Все это относилось к нравственной стороне преподавания Владимира Ивановича. Но была и другая. В русскую литературу я ринулся с разбега, как верный подданный "Короля Самоанских островов"-так называли Стивенсона. В поэзии или прозе меня интересовала последовательность событий, их внутренняя связь. На уроках Владимира Ивановича для меня впервые открылась соотнесенность между литературой и жизнью. В Николеньке толстовского "Детства" я узнавал себя. Я ехал с Олениным на Кавказ. Мой отец служил в Омском пехотном полку, и среди офицеров я искал Вершинина и Тузенбаха, а среди своих товарищей по классу - гимназистов Гарина-Михайловского.
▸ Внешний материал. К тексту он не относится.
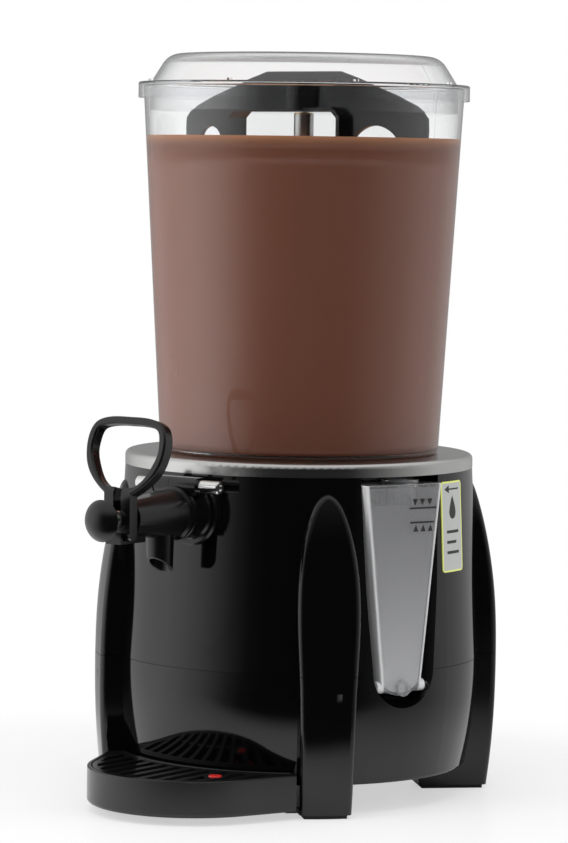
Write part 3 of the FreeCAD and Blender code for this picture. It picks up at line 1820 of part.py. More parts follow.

В провинциальном городе, битком набитом реалистами, семинаристами, студентами Учительского института, постоянно спорили о Горьком, Леониде Андрееве, Куприне. Спорили и мы - по-детски, но с чувством значительности, поднимавшим нас в собственных глазах.
Преподавание литературы, в котором были заложены начала свободного ее изучения, возвращало к прочитанному охотой, а не силой. Ничего окаменелого не было для нас в Лермонтове, в Гоголе и уж конечно во Льве Толстом, кончину которого - за два года до моего поступления в гимназию - я помню отчетливо. Мы занимались литературой продолжающейся, в которой никто не превращался в собственное бронзовое или каменное изваяние.